On Mon, 12 Jan 2004, Nano Nano wrote: > Watching a program on PBS, I decided I wanted to read about Stonehenge. > Off to google, I go, searching for "Stonehenge". Didn't like the > results. Tried Google directory, Yahoo, and Teoma: didn't like any of > them. > > The experience I wanted was a deep, rich, complete, authoritative, > well-annotated, and well-accepted "Library-like" experience reading > about Stonehenge: names of the best scholars, the names of the most > influential histories and critiques on the subject, in short the sort of > experience I would get at a University Library, only faster. > > The internet is nothing like that. I am lucky in than San Jose has > opened a San Jose State's University library to the public: even though > it is not a world-class university, the quality of the knowledge > available there *blows away* what I can find on the Internet.
Did you try:
http://en.wikipedia.org/wiki/Stonehenge
They tend to have decent links.
Then again, sometimes a public library is the best place to look.

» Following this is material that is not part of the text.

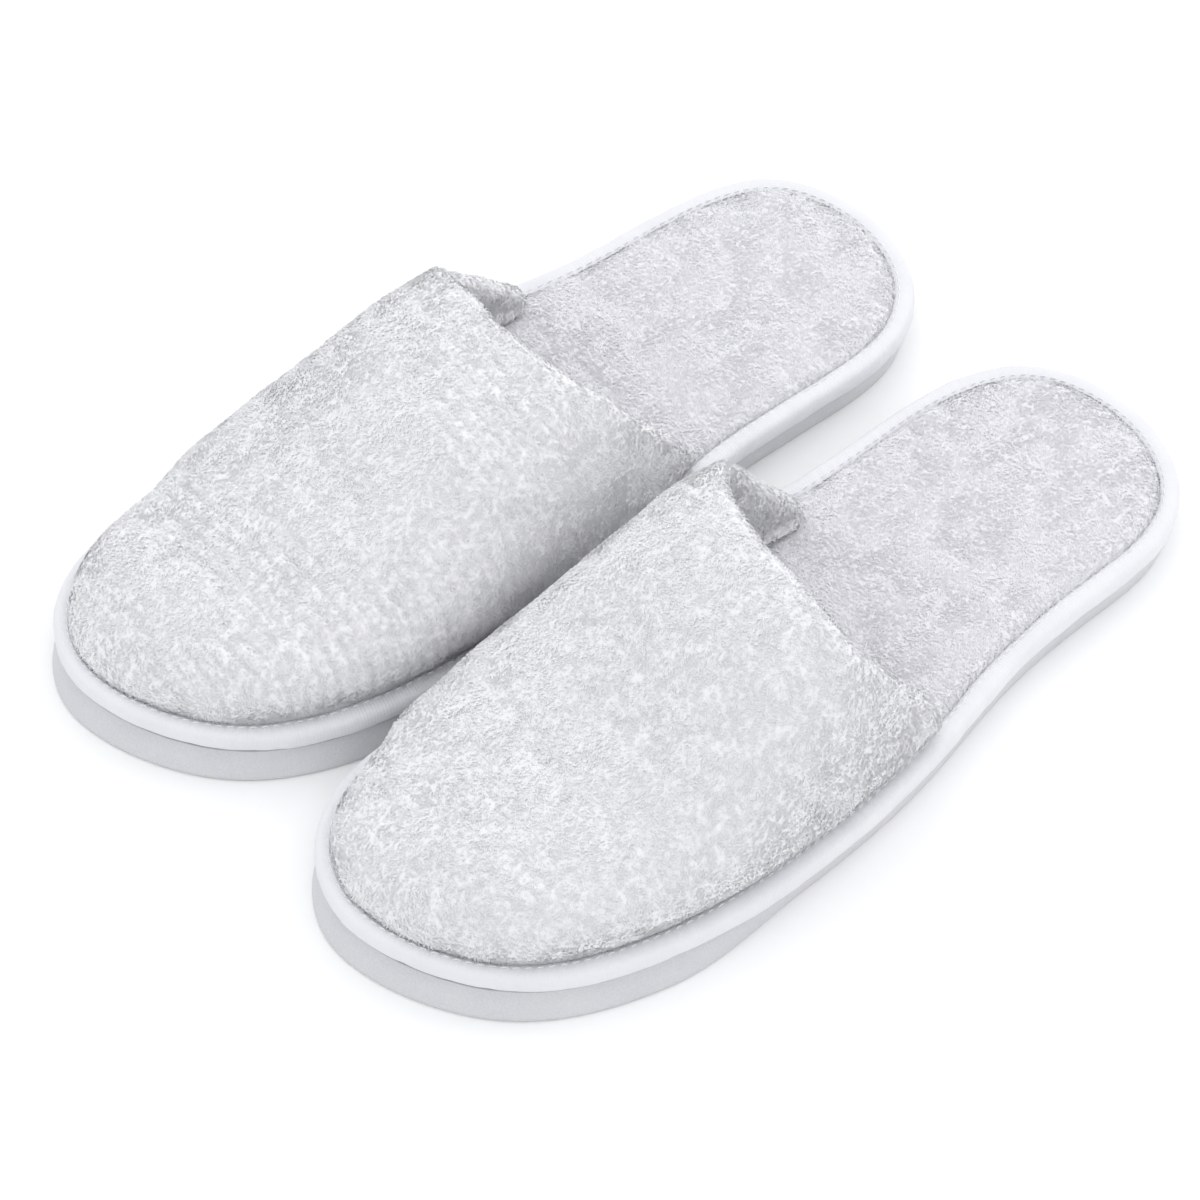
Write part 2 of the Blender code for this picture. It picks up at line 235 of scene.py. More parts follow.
class Sole:
    """The outline as a ring of points, toe tip, plus side, heel tip, minus side, with the spine
    point that each one looks in to. Points of the two sides share their spine point."""

    def __init__(self, splay):
        plus = [(half * MM, share * LENGTH) for half, share in zip(PLUS_HALF_WIDTHS, STATIONS)]
        minus = [(-half * MM, share * LENGTH) for half, share in zip(MINUS_HALF_WIDTHS, STATIONS)]
        corners = [(TOE_TIP_OFFSET, 0.0)] + plus + [(0.0, LENGTH)] + minus[::-1]
        fine = closed_spline(np.array(corners))
        fine = np.roll(fine, -int(np.argmin(fine[:, 1])), 0)
        fine[:, 0] += curve_through(splay, fine[:, 1] / MM) * MM
        heel = int(np.argmax(fine[:, 1]))
        plus = evenly(fine[: heel + 1], SIDE_POINTS + 1)
        minus = evenly(np.vstack([fine[heel:], fine[:1]])[::-1], SIDE_POINTS + 1)
        self.plus, self.minus = plus, minus
        middle = (plus + minus) / 2
        along = np.clip(middle[:, 1], *SPINE_ENDS)
        spine = np.stack([np.interp(along, middle[:, 1], middle[:, 0]), along], axis=1)
        self.edge = np.vstack([plus[:-1], minus[:0:-1]])
        self.spine = np.vstack([spine[:-1], spine[:0:-1]])
        tangent = np.roll(self.edge, -1, 0) - np.roll(self.edge, 1, 0)
        tangent /= np.linalg.norm(tangent, axis=1)[:, None]
        self.inward = np.stack([-tangent[:, 1], tangent[:, 0]], axis=1)
        self.run = run_along(np.vstack([self.edge, self.edge[:1]]))
        self.count = len(self.edge)

    def area(self):
        x, y = self.edge.T
        return abs(np.sum(x * np.roll(y, -1) - np.roll(x, -1) * y)) / 2

    def ring(self, distance, height):
        """The outline moved in by a distance, at a height. Either may differ along it."""
        flat = self.edge + self.inward * np.reshape(np.broadcast_to(distance, self.count), (-1, 1))
        return np.column_stack([flat, np.broadcast_to(height, self.count)])

    def inner_ring(self, share, height):
        """A ring between the one at STRAIGHT_INSET, at share 0, and the spine, at share 1."""
        flat = self.ring(STRAIGHT_INSET, 0)[:, :2]
        flat = flat + (self.spine - flat) * share
        return np.column_stack([flat, np.broadcast_to(height, self.count)])

    def sides(self, distance):
        """The plus side, the minus side and the toe's tip, moved in by a distance."""
        count = SIDE_POINTS
        ring = self.ring(distance, 0)[:, :2]
        plus = ring[: count + 1]
        minus = np.vstack([ring[count:], ring[:1]])[::-1]
        return plus, minus, ring[int(np.argmin(ring[:, 1]))]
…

If I wanted an overview of the English Civil War, weaving, or
anthropology, the local library will probably be one of the easiest ways
to find that information.
However, if I want the biography of Haruki Murakami[1], a study of the
Gilyak[2] language, or the latest PHP documentation[3], the web will
probably be faster and more in depth.
~ Jesse Meyer
[1] Japanese author. Writes some rather unusual books.
[2] One of the few languages on earth that can't be traced to any other
language.
[3] PHP has some rather good documentation on their homepage.